Now delegates from more than 190 nations are in the 17th Conference of the Parties (COP17) to the United Nations Framework Convention on Climate Change (UNFCCC) in coastal city of Durban, South Africa, (from November 28 -December 9, 2011), where thousands of representatives from governments, international organizations and civil society are meeting to try to break a four-year stalemate to secure a new global treaty that will bind countries to cut and slow down growth in emissions of six main greenhouse gases and advance ways to cut global carbon emissions and pollution.
The major agenda at Durban is the fate of the Kyoto Protocol, the only legal instrument in place to limit global greenhouse gas emissions, whose first commitment period is about to expire in 2012.
The European Union said the world’s three nations that pollute the most are the biggest obstacles to setting a time line to a legally binding pact on global warming and that it won’t “cave in” on its demands.
The European Union maintained its position that it supported the Kyoto Protocol, based on certain conditions. They’re pushing for all major economies to agree on a legally binding framework for climate action. But they realize that this may not happen until 2015. The EU wants the largest emitters to agree by 2015, meaning that would require China and other developing nations whose emissions weren’t capped under Kyoto to accept mandatory targets.
"Since the EU is the only group of parties that is ready to consider a second commitment period (under Kyoto) we are ready and willing to engage constructively with the EU," said Su Wei, China's lead negotiator.
Time is running out to reach agreement on a deal for meaningful cuts in the emissions blamed for worsening storms and raising sea levels to a point that would wipe out several small island states, experts said.
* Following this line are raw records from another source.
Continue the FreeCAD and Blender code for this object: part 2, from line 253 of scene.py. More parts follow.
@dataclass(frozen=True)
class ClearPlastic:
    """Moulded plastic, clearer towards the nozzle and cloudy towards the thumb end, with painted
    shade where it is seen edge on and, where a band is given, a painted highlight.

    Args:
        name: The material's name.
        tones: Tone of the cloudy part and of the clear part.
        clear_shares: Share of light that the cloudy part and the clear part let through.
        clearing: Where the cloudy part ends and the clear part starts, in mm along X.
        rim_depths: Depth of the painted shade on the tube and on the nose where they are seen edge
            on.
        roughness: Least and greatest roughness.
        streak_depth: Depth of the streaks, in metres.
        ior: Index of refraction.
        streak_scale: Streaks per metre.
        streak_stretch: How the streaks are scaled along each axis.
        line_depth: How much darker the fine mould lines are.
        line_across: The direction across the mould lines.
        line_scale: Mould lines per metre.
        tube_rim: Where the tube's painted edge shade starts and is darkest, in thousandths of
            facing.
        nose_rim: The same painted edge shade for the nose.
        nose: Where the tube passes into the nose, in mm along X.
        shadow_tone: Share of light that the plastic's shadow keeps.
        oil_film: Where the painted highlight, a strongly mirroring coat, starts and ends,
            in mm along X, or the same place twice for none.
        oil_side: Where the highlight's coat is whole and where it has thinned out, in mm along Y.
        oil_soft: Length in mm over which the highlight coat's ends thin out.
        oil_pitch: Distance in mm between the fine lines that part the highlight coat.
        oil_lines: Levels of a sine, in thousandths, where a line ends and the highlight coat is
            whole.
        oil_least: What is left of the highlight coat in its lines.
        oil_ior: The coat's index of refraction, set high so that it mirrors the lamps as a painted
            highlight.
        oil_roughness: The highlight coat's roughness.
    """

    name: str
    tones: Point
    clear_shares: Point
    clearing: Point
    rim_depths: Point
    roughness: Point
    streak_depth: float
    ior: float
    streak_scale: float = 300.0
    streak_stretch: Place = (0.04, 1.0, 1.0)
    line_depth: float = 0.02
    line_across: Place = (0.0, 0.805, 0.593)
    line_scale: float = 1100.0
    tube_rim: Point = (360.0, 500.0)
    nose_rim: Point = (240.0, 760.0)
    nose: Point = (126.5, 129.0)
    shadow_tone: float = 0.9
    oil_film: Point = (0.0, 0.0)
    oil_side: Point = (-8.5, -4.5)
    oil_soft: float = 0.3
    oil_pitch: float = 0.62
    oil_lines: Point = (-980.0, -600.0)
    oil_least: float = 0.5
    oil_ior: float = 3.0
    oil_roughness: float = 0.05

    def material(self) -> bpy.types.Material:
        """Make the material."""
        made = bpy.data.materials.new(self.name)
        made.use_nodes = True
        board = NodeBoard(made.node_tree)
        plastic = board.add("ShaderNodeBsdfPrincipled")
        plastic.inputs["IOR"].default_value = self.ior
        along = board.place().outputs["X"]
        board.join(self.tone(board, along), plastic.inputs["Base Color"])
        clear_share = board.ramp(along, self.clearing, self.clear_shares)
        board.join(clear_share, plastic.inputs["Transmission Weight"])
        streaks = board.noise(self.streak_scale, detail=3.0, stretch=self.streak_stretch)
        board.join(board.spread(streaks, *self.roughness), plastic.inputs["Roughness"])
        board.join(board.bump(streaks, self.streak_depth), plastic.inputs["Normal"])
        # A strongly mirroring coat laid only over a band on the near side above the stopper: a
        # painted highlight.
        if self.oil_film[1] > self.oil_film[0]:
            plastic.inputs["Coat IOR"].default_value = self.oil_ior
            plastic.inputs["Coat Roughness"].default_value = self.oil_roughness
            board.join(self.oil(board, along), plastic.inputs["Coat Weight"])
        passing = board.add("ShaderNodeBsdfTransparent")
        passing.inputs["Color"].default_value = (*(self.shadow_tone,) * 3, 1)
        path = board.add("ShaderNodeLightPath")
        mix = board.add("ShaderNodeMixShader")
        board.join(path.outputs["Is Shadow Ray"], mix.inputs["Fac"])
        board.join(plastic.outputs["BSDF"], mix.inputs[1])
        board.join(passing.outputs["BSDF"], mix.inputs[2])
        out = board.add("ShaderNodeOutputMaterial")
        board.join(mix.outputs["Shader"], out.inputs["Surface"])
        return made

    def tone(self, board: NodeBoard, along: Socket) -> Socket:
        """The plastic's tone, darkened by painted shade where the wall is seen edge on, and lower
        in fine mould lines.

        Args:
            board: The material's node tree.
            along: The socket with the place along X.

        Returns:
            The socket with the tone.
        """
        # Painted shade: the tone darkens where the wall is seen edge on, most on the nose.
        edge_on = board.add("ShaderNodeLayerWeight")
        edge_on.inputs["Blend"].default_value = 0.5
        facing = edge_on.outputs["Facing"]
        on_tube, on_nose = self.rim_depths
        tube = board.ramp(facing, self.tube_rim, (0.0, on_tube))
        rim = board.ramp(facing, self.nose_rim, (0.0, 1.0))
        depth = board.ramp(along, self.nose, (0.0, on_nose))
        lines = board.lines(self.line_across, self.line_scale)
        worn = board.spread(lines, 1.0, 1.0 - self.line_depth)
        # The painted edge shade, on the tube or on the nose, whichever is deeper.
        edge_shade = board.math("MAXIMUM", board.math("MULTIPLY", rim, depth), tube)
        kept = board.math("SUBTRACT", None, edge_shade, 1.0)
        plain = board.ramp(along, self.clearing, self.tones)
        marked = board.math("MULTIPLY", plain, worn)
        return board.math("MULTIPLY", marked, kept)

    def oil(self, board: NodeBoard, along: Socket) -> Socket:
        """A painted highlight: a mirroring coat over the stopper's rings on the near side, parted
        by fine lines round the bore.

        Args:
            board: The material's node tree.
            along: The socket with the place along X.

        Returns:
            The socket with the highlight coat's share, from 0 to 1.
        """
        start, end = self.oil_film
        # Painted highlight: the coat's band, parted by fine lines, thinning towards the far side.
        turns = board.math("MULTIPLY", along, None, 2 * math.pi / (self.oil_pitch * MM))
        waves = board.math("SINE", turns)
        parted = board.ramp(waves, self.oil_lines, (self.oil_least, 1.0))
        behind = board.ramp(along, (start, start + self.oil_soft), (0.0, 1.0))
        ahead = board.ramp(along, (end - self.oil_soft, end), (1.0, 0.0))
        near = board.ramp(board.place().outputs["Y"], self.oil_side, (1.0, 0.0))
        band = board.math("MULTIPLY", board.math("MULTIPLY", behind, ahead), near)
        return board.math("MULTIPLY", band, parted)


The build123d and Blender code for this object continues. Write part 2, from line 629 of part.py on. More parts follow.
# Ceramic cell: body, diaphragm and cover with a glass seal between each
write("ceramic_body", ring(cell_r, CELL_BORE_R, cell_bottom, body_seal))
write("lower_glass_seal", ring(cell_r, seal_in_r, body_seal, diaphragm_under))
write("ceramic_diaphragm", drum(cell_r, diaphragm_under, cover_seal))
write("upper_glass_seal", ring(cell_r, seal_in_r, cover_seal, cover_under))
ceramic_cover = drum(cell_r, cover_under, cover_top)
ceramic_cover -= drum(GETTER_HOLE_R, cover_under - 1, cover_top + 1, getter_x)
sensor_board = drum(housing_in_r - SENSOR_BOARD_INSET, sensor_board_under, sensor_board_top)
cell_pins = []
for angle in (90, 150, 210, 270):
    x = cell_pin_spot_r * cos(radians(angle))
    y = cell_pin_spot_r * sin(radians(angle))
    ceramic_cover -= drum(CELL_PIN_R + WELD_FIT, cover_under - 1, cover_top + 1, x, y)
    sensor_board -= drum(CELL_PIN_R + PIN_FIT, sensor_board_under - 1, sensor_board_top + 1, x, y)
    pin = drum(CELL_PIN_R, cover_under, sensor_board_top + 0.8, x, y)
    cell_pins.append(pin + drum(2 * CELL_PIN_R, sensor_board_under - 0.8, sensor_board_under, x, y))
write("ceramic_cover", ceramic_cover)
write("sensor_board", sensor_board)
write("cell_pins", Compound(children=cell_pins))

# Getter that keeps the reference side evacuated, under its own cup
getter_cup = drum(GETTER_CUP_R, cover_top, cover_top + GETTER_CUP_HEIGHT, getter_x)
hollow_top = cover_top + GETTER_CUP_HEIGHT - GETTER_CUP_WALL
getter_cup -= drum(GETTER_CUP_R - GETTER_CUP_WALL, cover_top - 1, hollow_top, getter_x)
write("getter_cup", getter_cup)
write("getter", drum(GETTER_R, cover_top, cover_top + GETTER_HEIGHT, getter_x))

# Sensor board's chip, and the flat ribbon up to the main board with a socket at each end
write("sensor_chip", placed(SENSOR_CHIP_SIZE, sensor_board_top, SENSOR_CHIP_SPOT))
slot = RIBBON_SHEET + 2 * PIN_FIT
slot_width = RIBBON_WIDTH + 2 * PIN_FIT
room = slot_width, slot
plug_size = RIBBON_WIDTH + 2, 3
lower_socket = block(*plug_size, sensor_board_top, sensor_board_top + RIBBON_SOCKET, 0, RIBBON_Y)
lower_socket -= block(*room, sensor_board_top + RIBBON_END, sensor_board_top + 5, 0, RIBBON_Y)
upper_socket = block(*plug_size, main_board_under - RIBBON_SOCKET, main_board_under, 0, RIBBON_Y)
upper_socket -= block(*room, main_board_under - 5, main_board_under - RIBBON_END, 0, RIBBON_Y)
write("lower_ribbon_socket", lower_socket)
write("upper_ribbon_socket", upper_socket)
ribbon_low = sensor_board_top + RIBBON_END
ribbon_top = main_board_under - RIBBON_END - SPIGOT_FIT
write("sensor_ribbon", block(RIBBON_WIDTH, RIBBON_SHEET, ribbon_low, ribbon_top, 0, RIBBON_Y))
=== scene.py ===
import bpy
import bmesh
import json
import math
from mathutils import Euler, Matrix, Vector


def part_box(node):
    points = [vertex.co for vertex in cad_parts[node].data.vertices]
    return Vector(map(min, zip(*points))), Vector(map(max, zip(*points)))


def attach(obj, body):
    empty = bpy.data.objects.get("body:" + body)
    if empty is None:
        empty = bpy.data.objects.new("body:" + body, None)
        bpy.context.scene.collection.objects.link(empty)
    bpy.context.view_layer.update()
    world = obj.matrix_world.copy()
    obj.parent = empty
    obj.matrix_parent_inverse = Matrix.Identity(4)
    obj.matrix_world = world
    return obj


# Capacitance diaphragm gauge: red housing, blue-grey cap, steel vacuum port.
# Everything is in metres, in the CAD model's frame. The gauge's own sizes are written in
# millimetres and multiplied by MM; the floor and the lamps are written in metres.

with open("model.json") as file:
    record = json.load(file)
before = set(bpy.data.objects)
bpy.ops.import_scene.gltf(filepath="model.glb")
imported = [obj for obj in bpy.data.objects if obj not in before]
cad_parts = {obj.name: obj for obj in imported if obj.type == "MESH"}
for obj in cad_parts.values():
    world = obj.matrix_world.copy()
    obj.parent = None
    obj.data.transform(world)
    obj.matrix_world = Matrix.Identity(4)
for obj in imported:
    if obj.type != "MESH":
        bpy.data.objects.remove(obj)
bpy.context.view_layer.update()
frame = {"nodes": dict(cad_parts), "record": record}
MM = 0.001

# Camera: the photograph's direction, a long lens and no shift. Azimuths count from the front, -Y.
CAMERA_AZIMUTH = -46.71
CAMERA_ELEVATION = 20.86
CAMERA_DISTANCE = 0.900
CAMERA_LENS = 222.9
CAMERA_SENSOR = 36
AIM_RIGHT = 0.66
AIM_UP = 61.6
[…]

The talks end on Dec. 9 and South Africa's President Jacob Zuma signaled the host is looking for a deal that puts more of an onus on rich nations to cut greenhouses gases than the developing nations most harmed by rising temperatures.
Although a number of the parties at the negotiations have put forward time frames by which a legally binding agreement should be in force -- ranging from 2015 to 2020 -- the US has held firm that such an agreement need only be made after 2020.
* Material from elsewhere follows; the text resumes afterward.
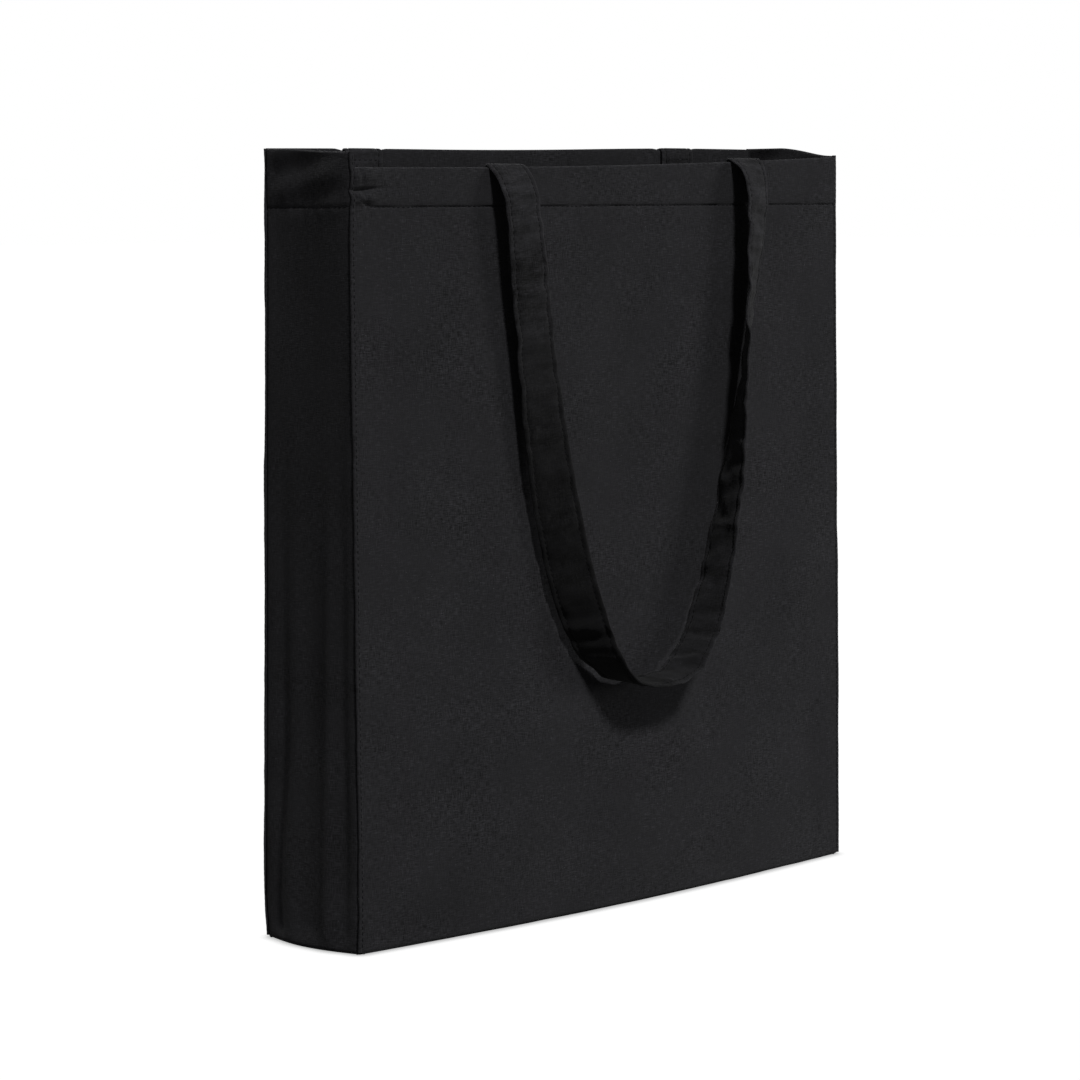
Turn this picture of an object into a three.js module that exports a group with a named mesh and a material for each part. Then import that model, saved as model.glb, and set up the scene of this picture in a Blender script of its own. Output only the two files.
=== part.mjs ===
// A black canvas tote bag with side gussets, a turned hem and two long strap handles,
// standing open with both handles hanging down outside it.
//
// Millimetres. +X runs to the right along the front panel, -Y points to the front and +Z up.
// The origin is the middle of the footprint, at floor level. Everything on the front is built
// by functions that take a side, and the back is the same work turned half round, with its
// handle's ends further apart.

import * as THREE from 'three';

// ---- driving dimensions ----
const BAG_WIDTH = 380;
const BAG_DEPTH = 76;
const BAG_HEIGHT = 420;
const HEM_DEPTH = 28;

const CLOTH = 1; // one layer of canvas, with its nap and waviness
const GAP = 0.3; // clearance kept between neighbouring layers
const SEAM = 3; // side of the square ridge where two panels are sewn together
const SEAM_ROUND = 1.2; // rounding of the ridge's outer edge
const SEAM_ROUND_STEPS = 4;

const STRAP_WIDTH = 26;
const STRAP_THICKNESS = 2; // the strap is canvas folded into four layers
const STRAP_BEVEL = 0.6;
const STRAP_END = 26; // length sewn to the inside of the hem
const FOLD_AXIS = 0.2; // a strap folds over the rim round a line this far in from the face
const FOLD_STEPS = 12;
// Where the middles of each handle's two ends are, seen from its own side.
const HANDLE_ENDS = { front: [-80, 110], back: [-123, 123] };
const HANDLE_DROP = 293; // from the rim to the lowest point of a hanging handle
const HANDLE_BOTTOM_STANDOFF = 16.5; // from the panel to the middle of the strap, lowest down
const HANDLE_STEPS = 72;
const HANDLE_DIVISIONS = 4000; // for measuring along the handle's middle line
const ACROSS_POWER = 0.68; // squares off the handle's outline: 1 gives an ellipse
const DEPTH_POWER = 1.65; // the same for its height
const STANDOFF_POWER = 0.3; // below 1, the strap stands off the panel soon after the rim
const EARLY_TWIST = 0.34; // share of the right leg's turn that it makes soon after the rim
const EARLY_TWIST_POWER = 8; // how soon

const THREAD_HEIGHT = 0.8;
const THREAD_PROUD = 0.4;
const HEM_STITCH_UP = 1; // from the hem's lower edge to the row of stitches that holds it
const STITCH_INSET = 3; // from a strap's edge to the row of stitches along it
const STITCH_GAP = 0.6; // under a row of stitches, as the strap's twist brings it nearer
const BOX_STITCH = 19; // side of the crossed square that holds a strap end
const BOX_STITCH_LINE = 0.9;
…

The expert also says China would need to spend more than 1 billion Yuan or nearly 160 million US dollars, on energy conservation and developing renewable energy by 2020, to honor its commitment to reduce carbon intensity.
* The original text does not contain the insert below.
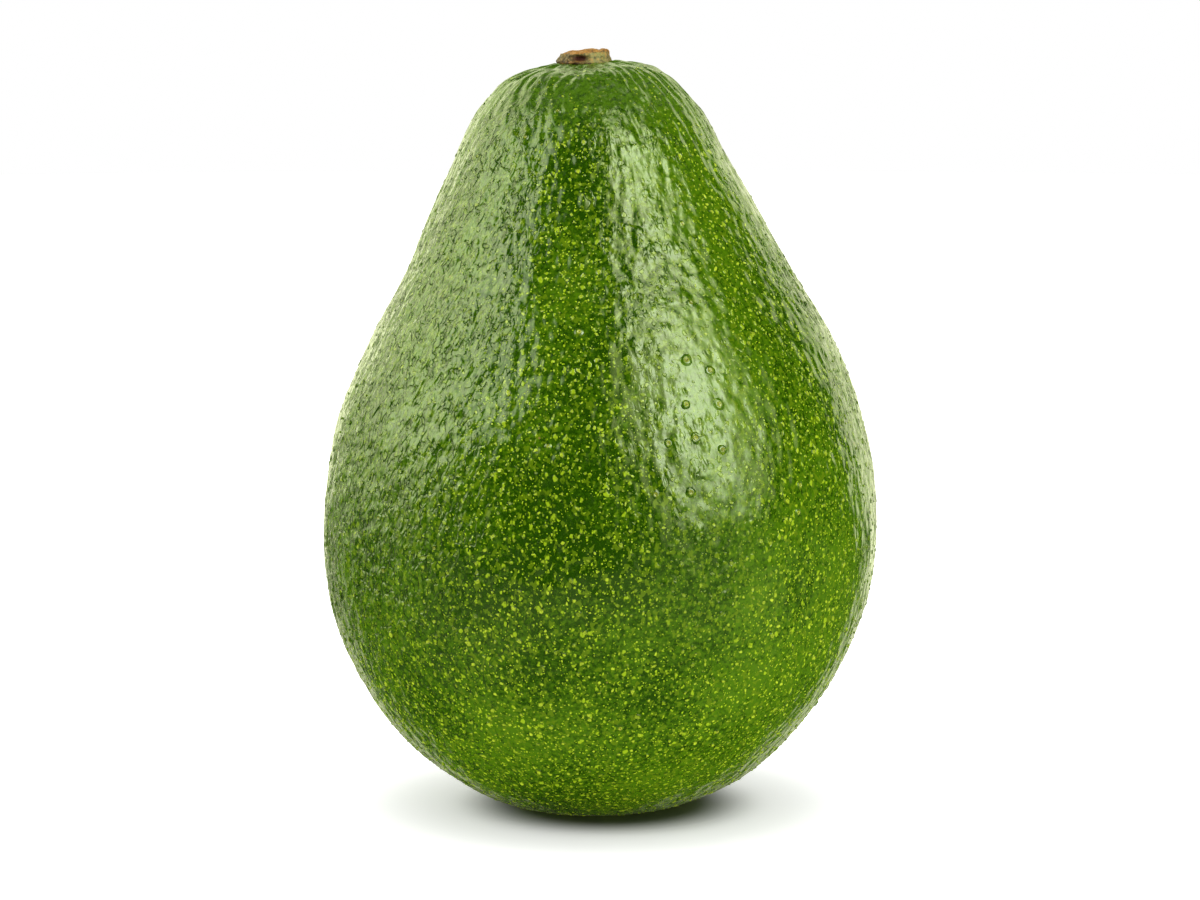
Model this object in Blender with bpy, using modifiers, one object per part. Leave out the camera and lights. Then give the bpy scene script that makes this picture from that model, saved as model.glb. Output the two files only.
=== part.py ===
"""A whole avocado standing on its blossom end, with the stub of its stalk at the crown.

The fruit is one solid: a sphere reshaped to a turned pear outline, then given the lean,
the slightly oval section and the sloping crown of a real fruit. The stalk stub is a
separate small turned button that stands in the flat seat at the crown.
The sizes below are in millimetres and the objects in metres. +Z is up, and the origin is
the centre of the flat resting spot.
"""

from math import acos, atan2, cos, pi, radians, sin, tan

import bmesh
import bpy
from mathutils import Euler, Vector

MM = 0.001

# Outline of the fruit as (height, radius), from the rim of the resting spot up to the
# rim of the stalk's seat. The smooth curve between the stations is worked out.
FOOT_RADIUS = 8.0
SEAT_RADIUS = 4.4
SEAT_HEIGHT = 102.6
OUTLINE = (
    (0.0, FOOT_RADIUS),
    (1.6, 14.8),
    (7.0, 23.6),
    (16.0, 31.5),
    (28.0, 36.7),
    (40.0, 38.0),
    (53.0, 36.2),
    (65.0, 31.6),
    (76.0, 25.5),
    (88.0, 19.5),
    (94.5, 16.1),
    (98.5, 13.4),
    (101.3, 9.8),
    (SEAT_HEIGHT, SEAT_RADIUS),
)
CURVE_SAMPLES = 24

# How far the fruit departs from a turned form. Its section is a little oval, with three
# faint lobes that fade out towards the foot. Its centre line moves over by BELLY_SHIFT
# between the foot and the belly, and by the lean between the shoulder and the crown.
DEPTH_RATIO = 0.97
LOBE_COUNT = 3
LOBE_SHARE = 0.004
LOBE_PHASE = radians(40.0)
LOBE_TOP = 30.0
BELLY_SHIFT = 0.7
BELLY_TOP = 50.0
LEAN_START = 61.0
LEAN_X = -2.1
LEAN_Y = 1.2
CROWN_SLOPE = radians(2.8)
CROWN_SLOPE_START = 90.0

# Mesh density of the fruit: meridians round it, and rings from pole to pole.
MERIDIANS = 64
RINGS = 44

# The stalk stub: a short button with a flared base, a curled rim and a shallow hollow.
STUB_GAP = 0.3
STUB_HEIGHT = 1.6
STUB_BASE_RADIUS = 3.7
STUB_FLARE_HEIGHT = 0.35
STUB_WAIST_RADIUS = 3.2
STUB_RIM_RADIUS = 3.3
STUB_RIM_WIDTH = 1.1
STUB_RIM_ROUND = 0.25
STUB_HOLLOW_DEPTH = 0.5
STUB_SEGMENTS = 40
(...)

it was 'not against legally binding treaty' but will not agree to any such instrument till its implications were clear”, said by Indian chief climate negotiator and special secretary in environment ministry J M Mauskar came a day after China agreed for a legally binding climate treaty after 2020 in a bid to fuel the slow pace of negotiations at Durban.
Canada and Russia have bluntly refused to sign another target under Kyoto, while Japan on Friday asked for a fresh look at the issue, with a new treaty that encompasses all major emitters.
The Kyoto Protocol binds the signatory countries to combat climate change and reduce carbon emission to serve overall goal of this international agreement. So its need of hour to must sign the treaty and truly try to reduce the green house gases.
It is pertinent to mention here that Asia was worse hit area due to severe climate change mainly Pakistan is one of the countries that have been severely hit in the recent years by disastrous effects of climate change including flash floods and devastating earthquakes.